Let's say `abvx = a.vx - b.vx` to keep things brief. Then if `abvx > 0` we know that `(b.x - a.x2) / abvx <= t <= (b.x2 - a.x) / abvx`, and if `abvx < 0` we know that `(b.x2 - a.x) / abvx <= t <= (b.x - a.x2) / abvx`. And of course if `abvx == 0` then we have a special case where the rectangles are staying the same distance from each other on the x-axis over time, so you can ignore `t` and just check that `b.x - a.x2 <= 0 <= b.x2 - a.x`, and if that's not true then the rectangles never touch.

Once you've figured out `x` and then done the same for `y`, you will have 3 low values for `t`: 0, one from the x-axis, and one from the y-axis. Take the greatest of those and you have the time at which the two rectangles first touched, called `t0`. But you need to check that `t0` is less than the three high values for `t`. If `t0` is greater than 1 or greater than the high value you got from either axis, then it means that the rectangles don't really touch and you can stop.

Using `t0` you know exactly where the two rectangles were when they touched. The next step is to figure out which sides of the rectangles were touching. To do that just compute the distances between the sides as these four values:

1. Top of `a`: `|(a.y + t0 * a.vy) - (b.y2 + t0 * b.vy)|`
2. Bottom of `a`: `|(a.y2 + t0 * a.vy) - (b.y + t0 * b.vy)|`
3. Left of `a`: `|(a.x + t0 * a.vx) - (b.x2 + t0 * b.vx)|`
4. Right of `a`: `|(a.x2 + t0 * a.vx) - (b.x + t0 * b.vx)|`

Compute all four values and which ever one is least gives you the side of `a` that first touched `b`. That value should be zero except for inevitable computation error with floating point values. If more than one of the four values is near zero, then `a` and `b` touched on their corners.

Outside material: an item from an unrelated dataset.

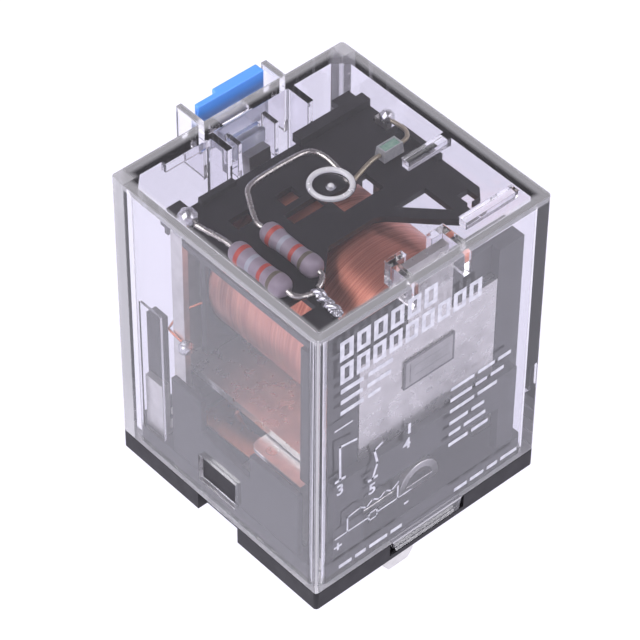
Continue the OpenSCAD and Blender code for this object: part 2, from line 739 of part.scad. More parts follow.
module top_plate() {
    left = -in_x + 2.2;
    right = in_x - 0.2;
    rear = yoke_end - 0.1;
    color([0.15, 0.15, 0.16]) difference() {
        union() {
            translate([0, 0, plate_z]) linear_extrude(plate_t) polygon([[left, -in_y + 2.8],
                [left + 3.4, -in_y + 2.8], [left + 5, -8.6], [left + 7.5, -6], [left + 10.2, -3.5],
                [3.4, -3.5], [4.5, -4.1], [10.3, -10.1], [12.6, -10], [right - 1.4, -9.2],
                [right, -7.6], [right, rear], [left, rear]]);
            // raised edges along the rear
            block([button_x + 3, rear - 0.8, plate_top - 0.1], [right, rear + 0.7, plate_top + 1.1]);
            block([left, rear - 0.8, plate_top - 0.1], [left + 2, rear + 0.7, plate_top + 1.1]);
            block([left + 4, rear - 0.8, plate_top - 0.1], [left + 9, rear, plate_top + 0.7]);
            block([right - 0.8, -1.5, plate_top - 0.1], [right, post_b_y - 2.3, plate_top + 0.9]);
            // shelf over the right rear post
            block([in_x - 0.3, rear - 0.1, plate_z], [in_x - 3, in_y - 1.6, plate_top]);
            // saddles that hold the resistors
            for (x = [resistor_1_x, resistor_2_x]) block([x - 0.5, resistor_y - 1.2, plate_top - 0.1],
                [x + 0.5, resistor_y + 1.2, plate_top + 0.3]);
        }
        // three-cornered window inside the strut
        translate([0, 0, plate_z - 1]) linear_extrude(3) polygon([[6.3, -3.6], [11, -3.6], [11, -8.4]]);
        // square eye, open at the front
        block([right - 2.8, -8.7, plate_z - 1], [right - 1.2, -6.9, plate_top + 1]);
        block([right - 3.2, -11, plate_z - 1], [right - 2.3, -8.6, plate_top + 1]);
        for (w = [[-1.4, 5.5, 2.6, 2], [-7.6, 6, 3, 1.8], [-1.4, 2.6, 5, 1.8], [-11.8, -8.4, 2.2, 2.4],
                  [4.6, 1, 6, 3]])
            translate([w[0], w[1], plate_z]) cube([w[2], w[3], 4], center = true);
        // clearance for the two coil posts and for the resistors' bodies
        block([post_a_x - post_gap, post_a_y - 2 * post_gap, plate_z - 1],
              [post_a_x + post_gap, post_a_y + 2 * post_gap, plate_top + 0.2]);
        block([post_b_x - post_gap, post_b_y - 2 * post_gap, plate_z - 1],
              [post_b_x + 1.5, post_b_y + 2 * post_gap, plate_top + 1]);
        for (x = [resistor_1_x, resistor_2_x])
            rod_y(x, resistor_z, resistor_y - resistor_l / 2, resistor_y + resistor_l / 2,
                resistor_d / 2 + 0.02);
    }
}

// A moulded resistor body with swollen ends, lying along Y
module resistor(x) {
    r = resistor_d / 2;
    waist = r * 0.86;
    h = resistor_l / 2;
    color([0.72, 0.66, 0.72]) translate([x, resistor_y, resistor_z]) rotate([90, 0, 0])
        rotate_extrude() polygon([[0, -h], [r * 0.7, -h], [r, -h + 0.5], [r, -h + 1.8],
            [waist, -h + 2.5], [waist, h - 2.5], [r, h - 1.8], [r, h - 0.5], [r * 0.7, h], [0, h]]);
}

module resistor_1() { resistor(resistor_1_x); }
module resistor_2() { resistor(resistor_2_x); }

function resistor_end(x, side) = [x, resistor_y + side * (resistor_l / 2 + 0.03), resistor_z];

module resistor_1_leads() {
    rear = resistor_end(resistor_1_x, 1);
    front = resistor_end(resistor_1_x, -1);
    color("silver") {
        wire(curve([rear, rear + [0, 1.6, 0], [post_a_x + 0.4, post_a_y - 2.6, plate_top + 1],
            [post_a_x, post_a_y - 0.6, post_top + 0.6]]), lead_d);
        wire(curve([front, front + [0.1, -0.8, -0.1], front + [0.9, -1.5, -0.3],
            twist[0] + [-0.5, -0.15, 0]]), lead_d);
    }
}

module resistor_2_leads() {
    rear = resistor_end(resistor_2_x, 1);
    front = resistor_end(resistor_2_x, -1);
    z = resistor_z;
    run_y = yoke_end - 3.3;
    color("silver") {
        wire(curve([rear, rear + [0, 1.4, 0], [rear[0] + 1.3, run_y - 2, z + 0.4],
            [rear[0] + 2.4, run_y - 0.5, z + 0.6], [rear[0] + 4.5, run_y, z + 0.6],
            [lead_end_x - 3.5, run_y, z + 0.6], [lead_end_x - 1.1, run_y - 0.4, z + 0.5],
            [lead_end_x - 0.2, run_y - 2, z + 0.2], [lead_end_x - 0.1, run_y - 4.4, z - 0.4],
            [lead_end_x, led_y + 0.8, plate_top + 0.5]]), lead_d);
        wire(curve([front, front + [-0.1, -0.6, -0.1], front + [-0.8, -1.2, -0.3],
            twist[0] + [0.5, 0.1, 0]]), lead_d);
    }
}

module indicator_led() {
    color([0.6, 0.8, 0.7]) block([led_x, led_y, led_z], [led_x + led_w, led_y + 1.7, led_z + 1.5]);
}

module indicator_lead() {
    z = plate_top + 1.3;
    color("silver") {
        wire(curve([[led_x + led_w + 0.02, led_y + 0.8, z], [led_x + led_w + 1.2, led_y + 0.9, z + 0.2],
            [post_b_x, post_b_y - 3.5, z + 0.1], [post_b_x, post_b_y - 0.6, post_top + 0.5]]),
            lead_d * 0.8);
        wire(curve([[led_x - 0.02, led_y + 0.8, z], [led_x - 1.4, led_y + 0.7, z + 0.1],
            [lead_end_x, led_y + 0.3, plate_top + 0.45]]), lead_d * 0.8);
    }
}

// ---- coil ends and solder ----

module coil_wire_a() {
    x = post_a_x - post_t / 2 - 0.15;
    z = coil_end_z;
    color([0.75, 0.42, 0.25]) wire(curve([[x + 0.05, post_a_y - 1.5, z], [x, post_a_y + 1.4, z + 0.4],
        [x + 0.6, coil_y1 + 2.2, z + 0.2], [x + 2.2, coil_y1 + 2, z + 1.6],
        [mech_x - coil_r - 0.45, coil_y1 + 0.5, z + 3]]), 0.3, [1, 0, 0.3], 8);
}

module coil_wire_b() {
    x = post_b_x - post_t / 2 - 0.2;
    z = coil_end_z;
    edge = mech_x + coil_r + 0.48;
    color([0.75, 0.42, 0.25]) wire(curve([[x, post_b_y - 1.5, z], [x - 0.1, post_b_y + 1, z + 0.3],
        [x - 0.5, coil_y1 + 0.2, z + 0.8], [edge + 0.14, coil_y1 + 0.5, z + 2.2],
        [edge, coil_y1 + 0.5, z + 3.3]]), 0.3, [1, 0, 0.3], 8);
}

module solder_joints() {
    end_r = 0.9;
    top_r = 1.2;
    length = norm(twist[1] - twist[0]);
    turn = atan2(twist[1][0] - twist[0][0], twist[0][1] - twist[1][1]);
    dip = asin((twist[0][2] - twist[1][2]) / length);
    color("gainsboro") {
        // where the winding's ends meet the posts
        translate([post_a_x - post_t / 2 - 0.35, post_a_y - 1.6, coil_end_z]) sphere(end_r, $fn = 24);
        translate([post_b_x - post_t / 2 - 0.35, post_b_y - 1.6, coil_end_z]) sphere(end_r, $fn = 24);
        // on top of the posts, round the leads
        translate([post_a_x, post_a_y - 0.6, post_top + 0.9]) sphere(top_r, $fn = 32);
        translate([post_b_x, post_b_y - 0.6, post_top + 0.7]) sphere(end_r, $fn = 24);
        // over the two twisted leads
        translate(twist[0]) rotate([0, 0, turn]) rotate([90 + dip, 0, 0]) cylinder(h = length, r = twist_r);
        translate(twist[1]) sphere(twist_r * 1.25, $fn = 24);
    }
}

// ---- test button ----

module test_button() {
    step = 0.7;
    x0 = button_x - button_half;
    x1 = button_x + button_half;
    shoulder = x0 + button_w / 3;
    color("dodgerblue") {
        block([stem_x - stem_half, button_inner_y, button_z],
              [stem_x + stem_half, cap_y + 0.1, stem_top]);
        block([x0, cap_y, button_z], [shoulder, case_d / 2 + button_out - step, cap_top]);
        block([shoulder - 0.1, cap_y, button_z], [x1, case_d / 2 + button_out, cap_top]);
        // lugs that keep the button in the cover
        for (side = [-1, 1]) block([stem_x + side * (stem_half - 0.1), button_inner_y, button_z + 0.4],
            [stem_x + side * (stem_half + 0.4), button_inner_y + 0.66, stem_top]);
    }
}

base();
bobbin();
top_plate();
coil_winding();
core();
yoke();
armature();
moving_block();
block_rivets();
no_contact_spring();
nc_contact_spring();
no_moving_contact();
nc_moving_contact();
no_fixed_contact();
nc_fixed_contact();
no_fixed_terminal();
nc_fixed_terminal();
no_common_terminal();
nc_common_terminal();
coil_terminal_a();
coil_terminal_b();
no_braid();
nc_braid();
return_spring();
arc_magnet();
resistor_1();
resistor_2();
resistor_1_leads();
resistor_2_leads();
indicator_led();
indicator_lead();
coil_wire_a();
coil_wire_b();
solder_joints();
test_button();
cover();
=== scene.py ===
import json
import math
import random

import bmesh
import bpy
from mathutils import Matrix, Vector, noise

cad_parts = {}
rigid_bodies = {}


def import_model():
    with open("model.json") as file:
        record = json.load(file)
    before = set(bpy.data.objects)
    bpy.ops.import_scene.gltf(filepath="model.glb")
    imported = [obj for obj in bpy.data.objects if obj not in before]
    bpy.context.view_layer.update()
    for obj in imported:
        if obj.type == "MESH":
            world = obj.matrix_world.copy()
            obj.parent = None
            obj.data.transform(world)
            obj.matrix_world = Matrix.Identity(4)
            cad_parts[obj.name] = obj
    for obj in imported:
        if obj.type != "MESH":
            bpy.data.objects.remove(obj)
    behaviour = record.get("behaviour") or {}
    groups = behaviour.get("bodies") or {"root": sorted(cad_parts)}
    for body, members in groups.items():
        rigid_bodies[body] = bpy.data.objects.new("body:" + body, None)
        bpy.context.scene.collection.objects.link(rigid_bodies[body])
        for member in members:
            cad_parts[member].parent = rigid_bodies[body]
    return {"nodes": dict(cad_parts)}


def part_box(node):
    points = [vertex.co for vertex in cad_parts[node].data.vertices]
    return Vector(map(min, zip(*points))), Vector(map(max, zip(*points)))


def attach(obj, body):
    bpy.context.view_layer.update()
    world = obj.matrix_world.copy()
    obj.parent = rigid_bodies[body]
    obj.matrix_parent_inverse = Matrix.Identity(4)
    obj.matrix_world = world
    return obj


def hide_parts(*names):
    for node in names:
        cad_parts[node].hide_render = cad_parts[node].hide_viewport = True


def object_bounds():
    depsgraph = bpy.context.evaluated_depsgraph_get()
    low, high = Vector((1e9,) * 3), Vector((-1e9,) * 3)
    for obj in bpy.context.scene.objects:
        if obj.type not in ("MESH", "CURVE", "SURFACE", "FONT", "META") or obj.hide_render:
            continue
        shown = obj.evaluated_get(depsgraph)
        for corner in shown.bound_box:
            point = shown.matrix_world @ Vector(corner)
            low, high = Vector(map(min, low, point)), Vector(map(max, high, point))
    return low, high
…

For any two sprites `a` and `b`, if you'd want to respond to their collision and they could possibly collide, then you'll have to do the above calculations. You should probably get a complete list of collisions before you start deciding what you will do for each collision and sort that list so that the collisions with the lowest value of `t0` come first. That way you can deal with the collisions in the order that they happen instead of in the order that you discover them.

If `a` has collided with something and you want to respond by changing `a`'s path, then you'll want to remove all later collisions with `a` from the list, choose a new `a.vx` and `a.vy` according to how you want `a` to react, and then calculate a new starting position for `a`, where `a` would have been if it had always had the new `a.vx` and `a.vy`. For `a.x`, this would be `a.x = a.x + t0 * oldVX - t0 * a.vx`. Now check for a collision between `a` and every other sprite just as before, but include `t0` as an additional low value for `t`, because you don't want any collisions that happen before this collision. Insert the collisions you find into the list in sorted order and then continue down the list.

I apologize if I made any algebra mistakes or typing mistakes, but I think this is all correct or quite close to correct. Good luck.